The agents operate under a shared Belief-Desire-Intention (BDI) and context-sharing model:

  • Beliefs: Known state of events, customer data, marketing performance
  • Desires: System-wide goals (maximize user satisfaction, increase event bookings)
  • Intentions: Active tasks or plans being executed (e.g., follow up with customer, propose itinerary)
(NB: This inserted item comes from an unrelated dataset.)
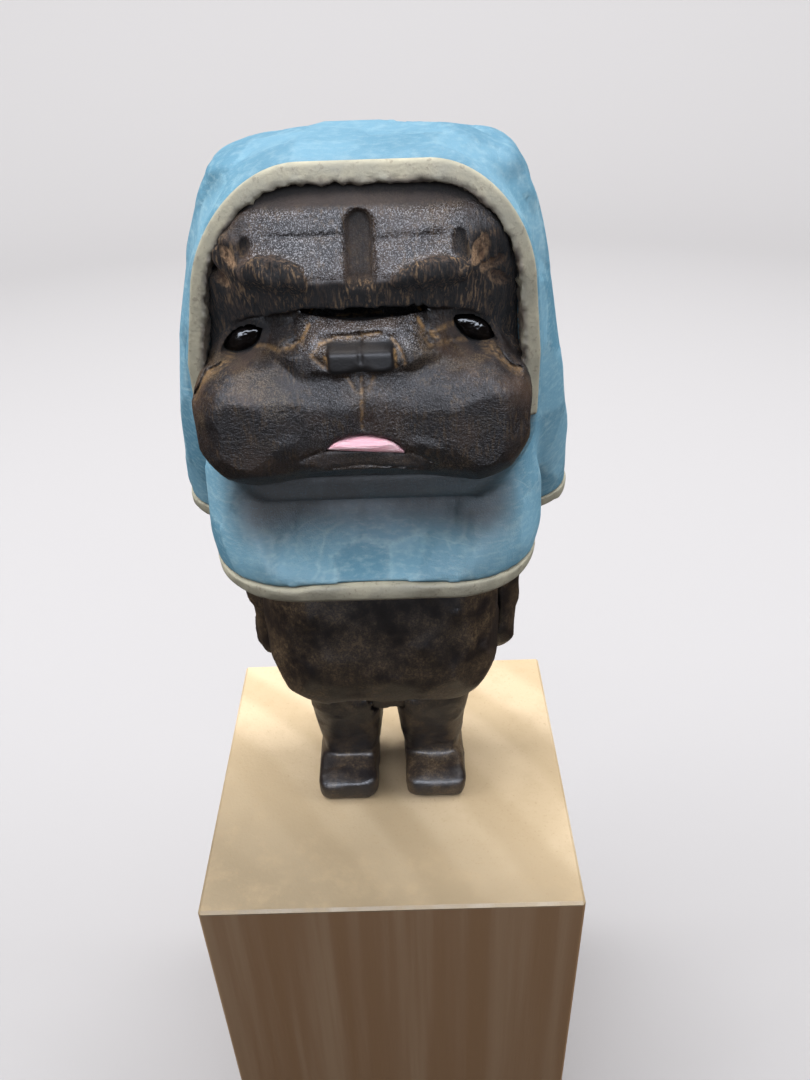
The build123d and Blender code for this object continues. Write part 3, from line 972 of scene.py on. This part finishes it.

#Agent Coordination System

Each agent knows:

  • What the other agents are doing
  • What has already been discussed with a user
  • How to escalate or coordinate actions (e.g., customer agent loops in business manager agent for high-value client)

#Memory Architecture

┌─────────────────────────────────────────┐
│           Shared Memory Store           │
├─────────────┬─────────────┬─────────────┤
│ User Context│ Event Data  │System Status│
└─────┬───────┴─────┬───────┴─────┬───────┘
      │             │             │
┌─────▼───────┐┌────▼────────┐┌───▼───────┐
│ Customer AI ││Business AI  ││ Tool AI   │
└─────┬───────┘└─────┬───────┘└─────┬─────┘
      │             │              │
      └─────────────┼──────────────┘
                    │
            ┌───────▼───────┐
            │   Payload CMS │
            └───────────────┘

#Integration with Current 5CRSE Implementation

This architecture builds upon the existing AI infrastructure in the 5CRSE platform, which already includes:

  • Provider-agnostic model selection through AIModelSelector
  • Multiple AI provider integrations (OpenAI, Anthropic, Hume)
  • Function calling capabilities through HumeAITools
  • Agent personality system with Customer Service and Business Manager roles

#Required Enhancements

To fully implement this architecture, the following enhancements are needed:

  1. Frontend Components for AI Interaction

    • Chat interface for Customer Service AI
    • Dashboard components for Business Manager AI
    • Feedback collection mechanisms for RLHF

  2. MCP Server Implementation

    • Tool registry setup
    • Function execution layer
    • Context sharing mechanisms

  3. Memory System

    • Shared belief state database
    • Context persistence across sessions
    • Inter-agent communication protocols

  4. RL Pipeline

    • Data collection infrastructure
    • Training pipeline for recommendation models
    • A/B testing framework for model improvements

#Implementation Roadmap

PhaseFocusTimelineKey Deliverables
1AI Frontend Components4 weeksCustomer chat interface, Business dashboard widgets
2MCP Server Implementation6 weeksTool registry, Function execution layer, API integrations
3Memory & Context System4 weeksShared database, Context persistence, Session management
4RL Pipeline Setup8 weeksData collection, Initial model training, Feedback mechanisms
5Production Deployment2 weeksIntegration testing, Performance optimization, Monitoring

#Metrics for Success

The AI agent architecture should be evaluated based on:

  1. Conversation Quality

    • Completion rate of booking flows
    • Reduction in human intervention requirements
    • Natural language understanding accuracy

  2. Business Impact

    • Conversion rate improvement
    • Average booking value increase
    • Customer satisfaction scores

  3. Technical Performance

    • Response latency
    • Tool execution success rate
    • System reliability and uptime

  4. Learning Effectiveness

    • Recommendation relevance improvement over time
    • Personalization accuracy
    • Adaptation to new event types and preferences

This architecture provides a comprehensive framework for implementing and evolving the AI capabilities of the 5CRSE platform, enabling increasingly sophisticated event planning assistance through natural conversation and intelligent recommendations.